The piety practices aren’t because we need to eat our veggies. Just think for a second what each of those practices force us to do. Prayer forces our attention, our meditation, away from this world and toward the Kingdom of God. Fasting forces us to think about our hungers – physical and spiritual – and how they are satisfied. What is true food. Almsgiving forces us to give away what is probably our biggest rival idols, money and what we spend it on – ourselves. We give our own in support of someone else. The practices move us out of ourselves and toward God and others. Augustine would call sin the “incuvatus in se” the turning inward on ourselves. The practices, straighten us out.

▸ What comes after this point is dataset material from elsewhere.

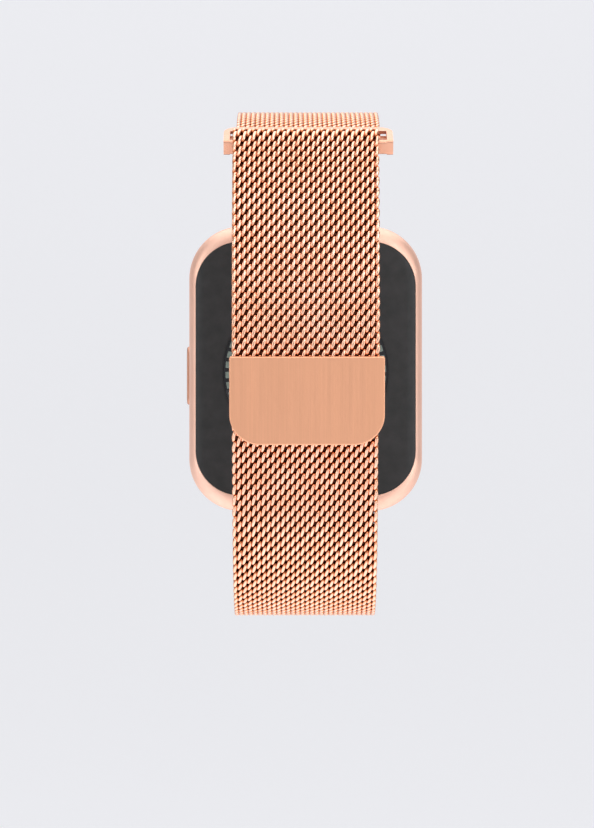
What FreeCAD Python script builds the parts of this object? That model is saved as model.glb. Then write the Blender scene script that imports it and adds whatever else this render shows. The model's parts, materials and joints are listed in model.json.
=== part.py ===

Why? Why should we not care about old #1?

Jesus answer, listening to the ‘therefore’ is twofold. You are going to die, and your Father knows this.

Which of you by being anxious can add a single hour to his span of life? Peter Theil thinks he can, or at least he’s throwing hundreds of millions at it, but Jesus didn’t expect and answer. Instead Jesus makes two comparisons to things whose lifespans are shorter than ours. The lilies of the field which are here today and tomorrow thrown into the fire. Not even Solomon could rival their dress. God showers a day or a short season with his finest – you think he doesn’t see you? Take the sparrow. It flits from here to there. It doesn’t have the flashy red of the cardinal. It doesn’t’ have song of the best songbird. It doesn’t have the size of the ostrich. It is a sparrow. Two a penny. Yet Matthew would say just a bit later that not a single one falls without your Father’s knowing. They neither sow nor reap, yet they eat. You think you Father doesn’t notice you?

Like Sparrows, like lilies, we are going to die. Instead of turning inward and attempting to horde what we can in an effort to avoid that, we should do what we were made to do.

Don’t lay up treasures in this world, but love the Lord your God with all your heart, and mind and strength and spirit. Where your treasure is, there your heart will be. Don’t be devoted to ourselves, or money or our status. The gentiles do all these things. The gentiles love those that love them. Instead love your neighbor as yourself. Like the lilly was made to give beauty to all, we were made to Love God and our neighbor.

Ash Wednesday has the most direct memento mori – “dust you are and to dust you shall return”. Sometimes we are so sick it takes such a shock. But don’t be anxious about tomorrow. Your Father knows. Seek first the Kingdom, and all these things will be added. God work through death and resurrection. Amen.